Vasculhando as minhas memórias não encontro referência maior de pluralidade do que os copos que se esparramavam pelas mesas de almoços e jantares na casa de minha avó Adélia. Copos de diferentes cores, texturas, tamanhos, formatos e procedências. Difícil encontrar dois copos iguais nas prateleiras daquela mulher que foi quebrando e juntando copos ao longo de mais de cinqüenta anos de casamento. Copos comprados, ganhados, achados. Copos gorduchos e esbeltos, copos lisos ou desenhados, copos transparentes ou estampados com temas florais. Copos originalmente copos de requeijão, de massa de tomate, de milho, de azeitona, de geléia...

O mais admirável era como aqueles copos, mesmo diferentes, se harmonizavam ao longo da mesa. Cada copo tinha uma história. Por isso, eu gostava de beber, cada dia, em um copo diferente. Era como se assim eu bebesse cada uma daquelas histórias.
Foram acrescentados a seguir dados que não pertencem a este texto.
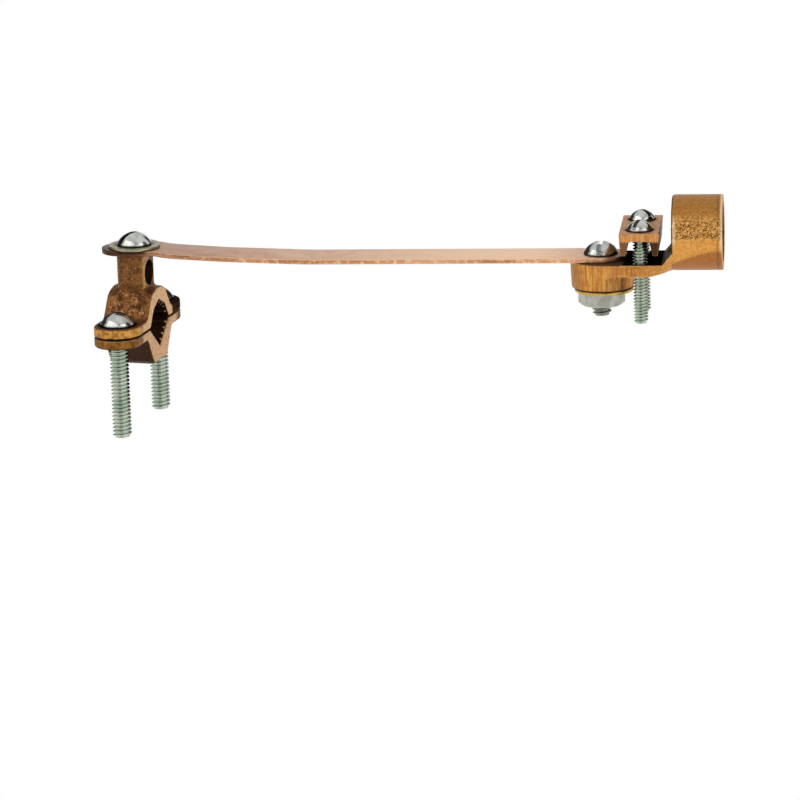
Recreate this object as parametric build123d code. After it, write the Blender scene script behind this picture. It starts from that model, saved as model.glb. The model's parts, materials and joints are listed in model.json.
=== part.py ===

Lembro do copo de pinga de meu avô flertando com o copo de refrigerante de minha avó. O copo americano, usado para medir as receitas de bolo; o copo de bordas resistentes amparando a torneira da tália; o copo pequenino cheio de café aos pés de são Benedito. Cada qual tinha sua utilidade e seu espaço naquela casa.

Embora tivessem atributos e belezas individuais, o verdadeiro encanto se dava justamente quando os copos se misturavam. E, por mais estranho que possa parecer, um suco, um leite, uma caipirinha adquiriam gostos completamente diferentes quando bebidos em um determinado copo. Mágica? Acho que não. O segredo estava justamente na particularidade de cada um. E assim se dá ou deveria se dar com a humanidade. Criaturas diferentes, plurais por natureza, buscando constantemente a igualdade na desigualdade.